Another example is the Trump DOJ’s settlement with Barclays, one of the last banks to resolve allegations surrounding the types of mortgage bonds at the center of the 2008 crisis. According to news reports, the Justice Department under Obama wanted Barclays to pay a $5 billion penalty. But the bank stalled, and its decision paid off: In March 2018, Barclays was allowed to pay a $2 billion civil penalty. The bank, like HSBC, was also under scrutiny for manipulating foreign-exchange markets, but was given a pass by the department on those allegations for, apparently, self-reporting the misconduct and cooperating with prosecutors. It was the first corporation to receive such treatment outside of the foreign bribery space, and the announcement that prosecutors were declining to prosecute Barclays, or even enter into an out-of-court settlement with the bank, served as the basis for abruptly extending the DOJ’s leniency policy for companies that self-report bribery.

Executives at HSBC and Barclays were charged over the allegations of foreign-exchange manipulation (although not for Barclay’s mortgage-backed-securities violations), but you don’t have to look far to find big cases against banks that haven’t resulted in any individual prosecutions whatsoever.
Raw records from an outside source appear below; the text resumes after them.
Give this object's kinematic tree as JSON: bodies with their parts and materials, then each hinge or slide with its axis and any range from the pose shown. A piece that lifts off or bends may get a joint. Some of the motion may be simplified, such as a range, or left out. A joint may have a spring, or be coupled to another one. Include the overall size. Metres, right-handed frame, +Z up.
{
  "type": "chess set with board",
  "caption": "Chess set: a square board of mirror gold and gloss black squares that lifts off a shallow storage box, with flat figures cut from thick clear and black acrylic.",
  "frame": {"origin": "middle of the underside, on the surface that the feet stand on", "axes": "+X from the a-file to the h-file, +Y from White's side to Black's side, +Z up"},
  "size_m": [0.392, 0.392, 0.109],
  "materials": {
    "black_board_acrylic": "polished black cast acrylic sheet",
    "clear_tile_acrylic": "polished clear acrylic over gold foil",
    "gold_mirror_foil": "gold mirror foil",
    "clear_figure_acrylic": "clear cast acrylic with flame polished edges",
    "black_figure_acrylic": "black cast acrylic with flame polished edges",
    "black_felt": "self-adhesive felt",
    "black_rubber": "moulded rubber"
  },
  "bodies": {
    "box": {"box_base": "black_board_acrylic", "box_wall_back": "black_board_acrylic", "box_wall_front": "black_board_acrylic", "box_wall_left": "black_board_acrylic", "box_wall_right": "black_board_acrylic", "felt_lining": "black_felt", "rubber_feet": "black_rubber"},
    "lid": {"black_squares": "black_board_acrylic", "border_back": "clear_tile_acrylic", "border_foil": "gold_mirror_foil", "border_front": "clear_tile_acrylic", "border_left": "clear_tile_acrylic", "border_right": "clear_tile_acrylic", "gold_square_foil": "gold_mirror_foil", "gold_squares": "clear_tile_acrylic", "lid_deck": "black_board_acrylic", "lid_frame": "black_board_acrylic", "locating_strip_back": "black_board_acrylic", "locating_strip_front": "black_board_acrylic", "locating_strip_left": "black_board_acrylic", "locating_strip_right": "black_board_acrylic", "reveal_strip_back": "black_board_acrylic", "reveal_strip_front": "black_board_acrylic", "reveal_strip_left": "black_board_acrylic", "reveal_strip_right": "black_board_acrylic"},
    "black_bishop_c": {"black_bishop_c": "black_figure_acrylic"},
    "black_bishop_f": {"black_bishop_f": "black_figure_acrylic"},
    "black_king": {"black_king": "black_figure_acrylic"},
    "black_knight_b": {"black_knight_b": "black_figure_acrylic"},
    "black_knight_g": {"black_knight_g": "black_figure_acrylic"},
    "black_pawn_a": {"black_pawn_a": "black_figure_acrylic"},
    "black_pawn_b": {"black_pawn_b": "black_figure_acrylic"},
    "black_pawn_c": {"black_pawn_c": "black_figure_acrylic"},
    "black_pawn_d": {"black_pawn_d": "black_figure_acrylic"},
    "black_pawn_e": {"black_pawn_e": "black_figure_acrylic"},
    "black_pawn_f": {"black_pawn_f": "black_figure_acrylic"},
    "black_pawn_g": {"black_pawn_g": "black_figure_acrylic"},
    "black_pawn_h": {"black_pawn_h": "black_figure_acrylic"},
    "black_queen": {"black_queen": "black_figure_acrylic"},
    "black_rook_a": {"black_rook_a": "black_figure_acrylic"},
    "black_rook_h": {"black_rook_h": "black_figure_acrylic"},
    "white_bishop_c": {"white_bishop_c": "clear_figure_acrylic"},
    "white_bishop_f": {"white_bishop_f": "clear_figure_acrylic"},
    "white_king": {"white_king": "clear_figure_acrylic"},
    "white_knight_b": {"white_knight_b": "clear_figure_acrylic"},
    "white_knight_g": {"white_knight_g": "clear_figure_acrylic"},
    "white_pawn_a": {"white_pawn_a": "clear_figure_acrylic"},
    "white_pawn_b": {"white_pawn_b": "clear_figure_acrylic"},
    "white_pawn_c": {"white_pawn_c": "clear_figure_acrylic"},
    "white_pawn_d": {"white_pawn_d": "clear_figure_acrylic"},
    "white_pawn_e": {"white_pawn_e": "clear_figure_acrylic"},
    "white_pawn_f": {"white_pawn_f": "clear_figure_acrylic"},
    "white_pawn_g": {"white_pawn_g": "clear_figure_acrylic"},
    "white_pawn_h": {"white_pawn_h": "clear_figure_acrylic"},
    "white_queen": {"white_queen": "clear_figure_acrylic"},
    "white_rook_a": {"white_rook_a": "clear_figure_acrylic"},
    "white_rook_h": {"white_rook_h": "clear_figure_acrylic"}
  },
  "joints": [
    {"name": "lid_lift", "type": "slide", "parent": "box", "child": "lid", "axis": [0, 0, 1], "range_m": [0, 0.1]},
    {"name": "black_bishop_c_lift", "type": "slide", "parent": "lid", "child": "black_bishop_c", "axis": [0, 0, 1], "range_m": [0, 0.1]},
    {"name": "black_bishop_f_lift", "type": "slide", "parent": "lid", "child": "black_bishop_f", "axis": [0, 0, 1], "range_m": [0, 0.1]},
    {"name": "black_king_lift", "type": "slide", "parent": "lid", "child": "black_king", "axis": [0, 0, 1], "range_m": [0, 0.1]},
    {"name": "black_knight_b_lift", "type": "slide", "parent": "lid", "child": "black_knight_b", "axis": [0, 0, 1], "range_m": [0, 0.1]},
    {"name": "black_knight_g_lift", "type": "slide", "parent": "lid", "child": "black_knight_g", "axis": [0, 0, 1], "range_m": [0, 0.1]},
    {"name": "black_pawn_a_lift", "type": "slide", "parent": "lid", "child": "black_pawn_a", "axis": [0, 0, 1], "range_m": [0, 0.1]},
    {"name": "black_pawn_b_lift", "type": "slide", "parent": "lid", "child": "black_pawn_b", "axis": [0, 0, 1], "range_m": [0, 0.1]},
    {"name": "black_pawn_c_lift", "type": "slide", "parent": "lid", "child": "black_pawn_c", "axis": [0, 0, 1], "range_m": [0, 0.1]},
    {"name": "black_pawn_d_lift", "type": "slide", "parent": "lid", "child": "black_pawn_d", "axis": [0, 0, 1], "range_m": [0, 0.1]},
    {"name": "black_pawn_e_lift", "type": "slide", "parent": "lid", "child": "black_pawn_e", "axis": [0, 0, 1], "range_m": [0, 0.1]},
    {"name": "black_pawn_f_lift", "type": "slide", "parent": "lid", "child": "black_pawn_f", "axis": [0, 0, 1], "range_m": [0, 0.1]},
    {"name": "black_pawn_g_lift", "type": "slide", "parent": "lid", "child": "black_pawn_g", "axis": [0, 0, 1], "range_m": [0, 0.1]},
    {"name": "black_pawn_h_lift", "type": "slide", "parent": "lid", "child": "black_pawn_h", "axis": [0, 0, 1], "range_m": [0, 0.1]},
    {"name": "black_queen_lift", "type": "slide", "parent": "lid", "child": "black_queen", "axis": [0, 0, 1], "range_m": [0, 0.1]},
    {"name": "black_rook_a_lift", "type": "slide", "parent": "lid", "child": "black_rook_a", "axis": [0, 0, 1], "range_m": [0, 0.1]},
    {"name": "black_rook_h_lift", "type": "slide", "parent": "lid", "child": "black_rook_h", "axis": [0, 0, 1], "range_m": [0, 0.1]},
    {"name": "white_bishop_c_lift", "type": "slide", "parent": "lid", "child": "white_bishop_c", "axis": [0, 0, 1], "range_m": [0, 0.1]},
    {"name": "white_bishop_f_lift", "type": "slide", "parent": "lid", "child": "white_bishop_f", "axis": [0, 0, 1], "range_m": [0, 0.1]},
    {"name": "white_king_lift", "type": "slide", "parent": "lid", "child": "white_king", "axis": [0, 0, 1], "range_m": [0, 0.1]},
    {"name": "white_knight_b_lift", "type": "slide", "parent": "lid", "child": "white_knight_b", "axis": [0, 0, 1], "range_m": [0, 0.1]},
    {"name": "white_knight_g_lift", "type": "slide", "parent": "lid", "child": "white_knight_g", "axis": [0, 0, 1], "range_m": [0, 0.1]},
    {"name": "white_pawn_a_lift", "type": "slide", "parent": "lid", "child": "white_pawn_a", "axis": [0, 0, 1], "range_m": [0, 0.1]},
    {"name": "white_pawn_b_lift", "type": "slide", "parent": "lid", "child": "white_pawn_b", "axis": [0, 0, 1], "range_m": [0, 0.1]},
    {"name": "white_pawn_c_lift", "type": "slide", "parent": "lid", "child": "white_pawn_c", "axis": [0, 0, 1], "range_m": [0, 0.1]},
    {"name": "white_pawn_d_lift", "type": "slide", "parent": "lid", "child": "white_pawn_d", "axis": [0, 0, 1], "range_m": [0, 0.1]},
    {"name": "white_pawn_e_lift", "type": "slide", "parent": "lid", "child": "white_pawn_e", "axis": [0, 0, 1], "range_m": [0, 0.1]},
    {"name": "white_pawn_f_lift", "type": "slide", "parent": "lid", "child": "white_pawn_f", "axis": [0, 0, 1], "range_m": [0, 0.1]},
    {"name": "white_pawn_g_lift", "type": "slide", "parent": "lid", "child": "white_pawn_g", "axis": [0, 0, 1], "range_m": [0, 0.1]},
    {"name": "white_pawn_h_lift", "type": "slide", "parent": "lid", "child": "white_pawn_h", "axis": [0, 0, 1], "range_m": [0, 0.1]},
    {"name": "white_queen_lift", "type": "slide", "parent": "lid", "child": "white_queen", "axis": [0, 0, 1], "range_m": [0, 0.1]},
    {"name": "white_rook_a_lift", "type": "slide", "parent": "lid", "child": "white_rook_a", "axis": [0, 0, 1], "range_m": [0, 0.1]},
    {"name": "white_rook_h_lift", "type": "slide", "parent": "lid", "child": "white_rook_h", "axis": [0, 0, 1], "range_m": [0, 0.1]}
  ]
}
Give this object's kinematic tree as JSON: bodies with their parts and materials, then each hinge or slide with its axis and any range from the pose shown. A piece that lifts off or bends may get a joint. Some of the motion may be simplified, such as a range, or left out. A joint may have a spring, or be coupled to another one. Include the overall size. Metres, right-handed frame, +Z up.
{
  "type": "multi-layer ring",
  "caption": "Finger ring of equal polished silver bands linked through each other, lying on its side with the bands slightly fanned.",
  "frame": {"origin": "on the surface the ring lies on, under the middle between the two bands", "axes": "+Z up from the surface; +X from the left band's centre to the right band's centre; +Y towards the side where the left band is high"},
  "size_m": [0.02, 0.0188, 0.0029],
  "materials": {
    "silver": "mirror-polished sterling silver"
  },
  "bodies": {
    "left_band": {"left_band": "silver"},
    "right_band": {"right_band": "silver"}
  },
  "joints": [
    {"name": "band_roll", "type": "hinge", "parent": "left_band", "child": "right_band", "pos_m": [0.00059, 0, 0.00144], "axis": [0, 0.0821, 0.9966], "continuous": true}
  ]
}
Of the 14 financial institutions identified by Garrett that reached settlements in the first 18 months of the Trump administration, only two cases led to individual prosecutions. Those settlements covered money laundering by other repeat offenders like Citibank, whose misconduct looked a lot like what was described in HSBC’s high-profile 2012 settlement. And the numbers don’t even count instances where prosecutors publicly declined to prosecute a bank under its new leniency programs, as they did with Barclays.

While the decline in settlement penalties under Trump has attracted the most public attention, it’s arguably the lack of movement on individual prosecutions that’s most worrisome. Today, there’s a general consensus that simply levying big fines against executives isn’t enough to reduce white-collar crime. “As we’ve seen, the attempts to create deterrence, especially in financial sector, haven’t worked,” said Bartlett Naylor, an expert on corporate governance at Public Citizen. “What I think it comes down to, is that a rational person who is not a sociopath, won’t commit a crime if he knows he’s going to get caught.”

While the dip in corporate penalties proves the Trump administration is taking a softer stance on corporate crime, Rosenstein’s remarks in November about the difficulty of pursuing individual prosecutions undercut the Justice Department’s sole policy response to the financial crisis. A close look at the Yates Memo’s record so far indicates that the Justice Department is either unwilling to devote the necessary resources or is simply unable to aggressively prosecute executives at major financial institutions under current laws. That means that, 10 years on, we’re left without a clearly defined strategy for preventing another crisis from happening, at least when it comes to the type of deterrence typically provided by law-enforcement bodies like the Justice Department.

From his vantage point as chair of the FCIC, Angelides says he saw people of all political stripes lose faith in the fairness of the justice system after the financial crisis. “Today, there’s no proof that the Justice Department’s practices have materially changed,” he says. “There is a fundamental problem here, which now appears to be embedded policy: that individuals of enormous wealth and power are not subject to the full weight of the justice system in the US.”